Article · In Art

The giant is elsewhere. The boy is already answering with a Name.

Florence's David stands waiting, sling still loose. Read the statue beside the line he spoke before he threw.

1 Samuel 17:45

Michelangelo's David does not swing. He stands. The stone is in his right hand, the sling draped across his left shoulder. His weight rests on the right leg in classical contrapposto. His head is turned toward the left — toward the giant — and his brow furrows just slightly. All the violence of the story is still in the future.

The Moment Before

This is the choice Donatello refused a generation earlier. Donatello's David stands after — with Goliath's head at his feet. Verrocchio's too. Michelangelo did it differently. He caught the second that precedes the act. You look at the statue and the stone has not yet flown.
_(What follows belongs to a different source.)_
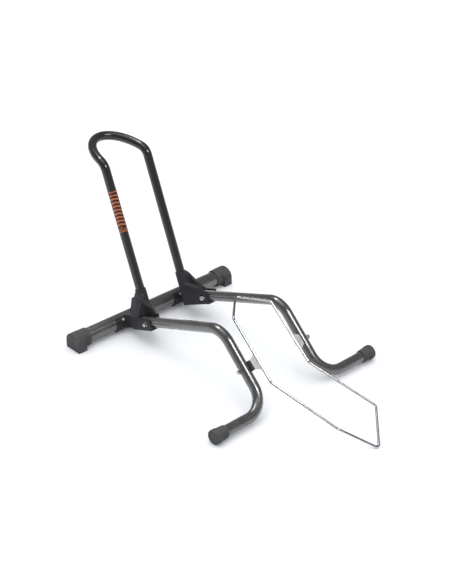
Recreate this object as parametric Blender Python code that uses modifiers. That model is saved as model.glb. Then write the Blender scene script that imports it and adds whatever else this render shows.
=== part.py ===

The Asymmetry No One Notices at First

The right hand is too large. This is not a beginner's mistake. Michelangelo enlarged the hand because the figure was originally meant for the cathedral roofline — not the plaza floor — and from below would appear foreshortened. Tradition calls it manu fortis, the "mighty hand." It holds the stone.

The veins in the neck are slightly swollen. The jaw is set. The rib cage lifts as if a breath has been caught. From the side you see the faint tension across the abdomen. Everything that reads as calm from the front is calibrated by the body to say: something is coming.

The Line He Speaks Before He Throws

Before the stone, there are words. In 1 Samuel 17, the shepherd boy tells the armored giant exactly what is about to happen:

1 Samuel 17:45

"Thou comest to me with a sword, and with a spear, and with a shield: but I come to thee in the name of the Lord of hosts, the God of the armies of Israel, whom thou hast defied."

Goliath's equipment: three nouns. Sword, spear, shield. David's: one preposition. In the name. It is not a weapon against weapons. It is a counter-grammar. The giant brings things. The boy brings a Name.

The sculpture holds that asymmetry in stone. What we usually take to be David's weapon — the sling — is barely visible, draped behind him. The stone is almost hidden in the enormous hand. Michelangelo removes what would ordinarily be the center of the scene and leaves only a boy who, simply, stands. The Name carries the weight weapons cannot.

The Forty Seconds

Write the verse out by hand — just the last line: whom thou hast defied. About forty seconds. In that small span you begin to hear what the statue is thinking. That a Name, spoken once aloud, can outweigh three named weapons.

The stone is still in his hand. It is already enough.